Артисты московской балетной труппы встретили Горского радушно, а несомненный успех «Спящей красавицы» повысил популярность молодого петербургского балетмейстера. Работа в Большом театре убедила Горского в неограниченных и никем не используемых творческих возможностях московских артистов балета. Со своей стороны и артисты увидели в Горском необычайного представителя художественной администрации петербургской труппы, смотревшего на всё московское свысока, а талантливого и увлекающегося своим искусством человека.
В этот приезд Горский получил официальное предложение Теляковского встать во главе Московской балетной труппы и дал на это своё принципиальное согласие.
Осенью 1900 года, после гастрольной поездки в Будапешт с труппой артистов петербургского балета во главе с Преображенской, Горский был командирован «к московским театрам для исполнения режиссёрских обязанностей по балетной труппе». Осторожность формулировки перевода Горского, по-видимому, объяснялась желанием не вызывать недовольства московских артистов назначением в Большой театр петербуржца.
Для своего балетмейстерского дебюта Горский избрал балет Петипа «Дон Кихот», который москвичи считали «своим», так как он первоначально был поставлен на сцене Большого театра. В данном случае необходимо было не возобновление, а совершенно новая редакция балета. Горский решил полностью изменить оформление, привлекая новых художников-станковистов, работающих в опере Мамонтова, использовать в балете режиссёрские принципы Художественного театра, и, следуя Л. Иванову, произвести изменения канонических форм танца за счёт обогащения его народными элементами. Всё это должно было подчиняться главному – борьбе за реалистическую содержательность спектакля, за его предельную ясность и лаконичность.

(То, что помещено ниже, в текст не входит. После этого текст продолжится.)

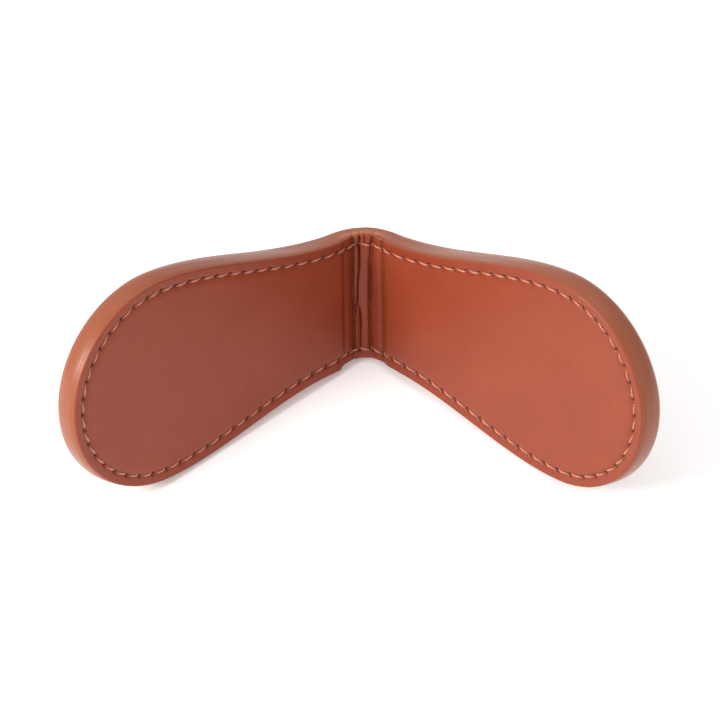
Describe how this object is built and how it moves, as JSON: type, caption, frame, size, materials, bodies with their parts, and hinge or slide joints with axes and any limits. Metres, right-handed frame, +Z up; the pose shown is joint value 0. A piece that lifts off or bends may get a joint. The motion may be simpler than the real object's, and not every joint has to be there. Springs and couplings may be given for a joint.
{
  "type": "folding leather clip",
  "caption": "Small folding leather clip: pear-shaped, padded, stitched leaves on a soft leather spine close face to face and are held by magnets inside.",
  "frame": {"origin": "middle of the base: the part stands half open on the lower rims of its leaves and the foot of its spine, as in the picture", "axes": "+Z up, +X to the viewer's right along the span of the open leaves, +Y away from the viewer; the open side faces -Y and the spine is at +Y, leaning back 14.4 degrees"},
  "size_m": [0.1048, 0.0512, 0.0399],
  "materials": {
    "cover_leather": "smooth, semi-gloss",
    "lining_leather": "smooth, semi-gloss",
    "thread": "waxed, tonal",
    "foam": "matte felt",
    "board": "matte fibre board",
    "magnet_nickel": "nickel plate",
    "tape": "matte"
  },
  "bodies": {
    "spine": {"spine_cover": "cover_leather", "spine_filler": "foam", "spine_lining": "lining_leather", "spine_stitching_top": "thread", "spine_stitching_bottom": "thread"},
    "left_leaf": {"left_cover": "cover_leather", "left_lining": "lining_leather", "left_stitching": "thread", "left_back_stitching": "thread", "left_foam_pad": "foam", "left_stiffener": "board", "left_magnet_inner": "magnet_nickel", "left_magnet_outer": "magnet_nickel", "left_magnet_tape": "tape"},
    "right_leaf": {"right_cover": "cover_leather", "right_lining": "lining_leather", "right_stitching": "thread", "right_back_stitching": "thread", "right_foam_pad": "foam", "right_stiffener": "board", "right_magnet_inner": "magnet_nickel", "right_magnet_outer": "magnet_nickel", "right_magnet_tape": "tape"}
  },
  "joints": [
    {"name": "left_fold", "type": "hinge", "parent": "spine", "child": "left_leaf", "pos_m": [-0.0071, 0.01943, 0.01263], "axis": [0, -0.2482, -0.9687], "range_deg": [-48.8, 42.9], "deforming": ["spine_lining", "spine_stitching_top", "spine_stitching_bottom"]},
    {"name": "right_fold", "type": "hinge", "parent": "spine", "child": "right_leaf", "pos_m": [0.0071, 0.01943, 0.01263], "axis": [0, 0.2482, 0.9687], "range_deg": [-48.8, 42.9], "deforming": ["spine_lining", "spine_stitching_top", "spine_stitching_bottom"]}
  ]
}
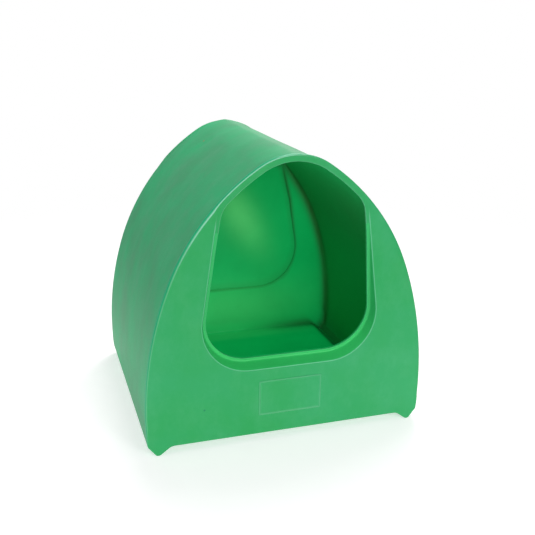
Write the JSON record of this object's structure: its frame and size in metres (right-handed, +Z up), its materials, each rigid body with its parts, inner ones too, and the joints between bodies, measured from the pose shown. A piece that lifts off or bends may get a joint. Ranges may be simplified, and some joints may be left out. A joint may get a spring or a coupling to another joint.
{
  "type": "poultry nest box",
  "caption": "Moulded plastic nest box: a pointed-arch shell on two runners, closed behind, with a stepped doorway over a bedding sill.",
  "frame": {"origin": "on the ground, under the middle of the box's width and depth", "axes": "+Z up, -Y out of the doorway, +X to the right as the doorway is faced"},
  "size_m": [0.4282, 0.3728, 0.4242],
  "materials": {
    "moulded_outer": "dull green polyethylene, finely scuffed along the mould",
    "moulded_face": "satin green polyethylene",
    "moulded_step": "satin green polyethylene, with a pale trimmed edge",
    "moulded_inner": "smooth saturated green polyethylene, as it left the mould"
  },
  "bodies": {
    "root": {"ridge": "moulded_outer", "left_roof": "moulded_outer", "right_roof": "moulded_outer", "left_wall": "moulded_outer", "right_wall": "moulded_outer", "left_runner": "moulded_outer", "right_runner": "moulded_outer", "floor": "moulded_inner", "front_sill": "moulded_face", "left_post": "moulded_face", "right_post": "moulded_face", "door_head": "moulded_face", "sill_ledge": "moulded_step", "left_jamb": "moulded_step", "right_jamb": "moulded_step", "blank_plate": "moulded_face", "rear_panel": "moulded_outer", "rear_step": "moulded_inner", "rear_blank": "moulded_inner"}
  },
  "joints": []
}
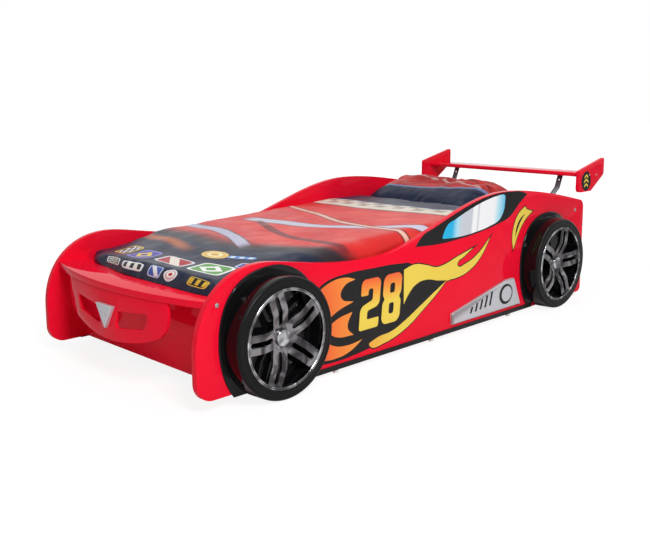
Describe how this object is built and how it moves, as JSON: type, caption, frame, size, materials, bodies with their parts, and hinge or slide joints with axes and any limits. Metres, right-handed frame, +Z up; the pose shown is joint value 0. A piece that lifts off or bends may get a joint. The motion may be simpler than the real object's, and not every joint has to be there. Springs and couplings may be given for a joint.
{
  "type": "race car bed",
  "caption": "Child's bed shaped like a low race car: shaped side panels with dummy wheels, bonnet shelf, bumper, rear wing, slat base, mattress, duvet and pillow.",
  "frame": {"origin": "on the floor, under the middle of the bed's bounding box", "axes": "+X towards the headboard and rear wing, -X the car's nose; -Y the car's left side, the near side in the picture; +Z up"},
  "size_m": [2.511, 1.11, 0.6515],
  "materials": {
    "red_lacquer": "high gloss red lacquer on board",
    "black_moulding": "moulded black, glossy arch and satin tyre wall",
    "bright_rim": "bright plated",
    "silver_plastic": "silver grey paint, bevelled edges",
    "black_plastic": "plain black",
    "white_nylon": "plain white",
    "dark_steel": "dark grey coating",
    "zinc_fixings": "zinc plated",
    "pine": "planed pine",
    "webbing": "woven tape",
    "mattress_cover": "knitted white cover",
    "duvet_cover": "printed satin, navy, red and cream",
    "pillow_cover": "printed satin, red and navy"
  },
  "bodies": {
    "frame": {"badge_plate": "silver_plastic", "barrel_nuts": "zinc_fixings", "bearer_rail_left": "pine", "bearer_rail_right": "pine", "bonnet_shelf": "red_lacquer", "bumper": "red_lacquer", "bumper_blocks": "red_lacquer", "end_plate_left": "red_lacquer", "end_plate_right": "red_lacquer", "end_plate_screws": "zinc_fixings", "floor_glides": "white_nylon", "foot_board": "red_lacquer", "headboard": "red_lacquer", "hub_cap_front_left": "bright_rim", "hub_cap_front_right": "bright_rim", "hub_cap_rear_left": "bright_rim", "hub_cap_rear_right": "bright_rim", "panel_bolts": "zinc_fixings", "rail_screws": "zinc_fixings", "rim_front_left": "bright_rim", "rim_front_right": "bright_rim", "rim_rear_left": "bright_rim", "rim_rear_right": "bright_rim", "side_panel_left": "red_lacquer", "side_panel_right": "red_lacquer", "sill_plate_left": "silver_plastic", "sill_plate_right": "silver_plastic", "skirt_strip_left": "black_plastic", "skirt_strip_right": "black_plastic", "strut_screws": "zinc_fixings", "wheel_front_left": "black_moulding", "wheel_front_right": "black_moulding", "wheel_rear_left": "black_moulding", "wheel_rear_right": "black_moulding", "wheel_screws": "zinc_fixings", "wing": "red_lacquer", "wing_strut_left": "dark_steel", "wing_strut_right": "dark_steel"},
    "slat_base": {"slat_01": "pine", "slat_02": "pine", "slat_03": "pine", "slat_04": "pine", "slat_05": "pine", "slat_06": "pine", "slat_07": "pine", "slat_08": "pine", "slat_09": "pine", "slat_10": "pine", "slat_11": "pine", "slat_12": "pine", "slat_13": "pine", "slat_14": "pine", "slat_webbing_left": "webbing", "slat_webbing_right": "webbing"},
    "mattress": {"mattress": "mattress_cover"},
    "duvet": {"duvet": "duvet_cover"},
    "pillow": {"pillow": "pillow_cover"}
  },
  "joints": [
    {"name": "slat_base_lift", "type": "slide", "parent": "frame", "child": "slat_base", "axis": [0, 0, 1], "range_m": [0, 0.35]},
    {"name": "mattress_lift", "type": "slide", "parent": "slat_base", "child": "mattress", "axis": [0, 0, 1], "range_m": [0, 0.35]},
    {"name": "duvet_lift", "type": "slide", "parent": "mattress", "child": "duvet", "axis": [0, 0, 1], "range_m": [0, 0.35]},
    {"name": "pillow_lift", "type": "slide", "parent": "mattress", "child": "pillow", "axis": [0, 0, 1], "range_m": [0, 0.35]}
  ]
}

Свою работу в театре Горский начал беседой с труппой, что было по тем временам новшеством. Обращение балетмейстера к артистам и слова о том, что «среди балета часто попадаются люди, которые любят искусство не ради искусства, а ради самих себя как участвующих в нём», полностью совпадали с известной формулировкой Станиславского: «люби искусство в себе, а не себя в искусстве».
Горский значительно переделал либретто «Дон Кихота» для того, чтобы придать большую логичность развитию действия и приблизить сюжет к произведению Сервантеса.
Непосредственная работа на сцене началась с точного распределения ролей между всеми участниками спектакля, включая каждого артиста кордебалета и статиста. Это также совпадало с принципами работы над массовыми сценами в Художественном театре. Стремление создать реалистическую живую народную толпу отразилось и в композиции танца. Кордебалетные танцы у Горского часто строились на совершенно различных движениях, задаваемых отдельными группами и парами в одном и том же массовом танце. Каноническое построение парного классического танца, было, смело, нарушено балетмейстером. Вместо общепринятого адажио, исполняемого балериной и её партнёром, двух соло и финала появился один общий танец, подчинённый единству драматического действия и закону всей постановки.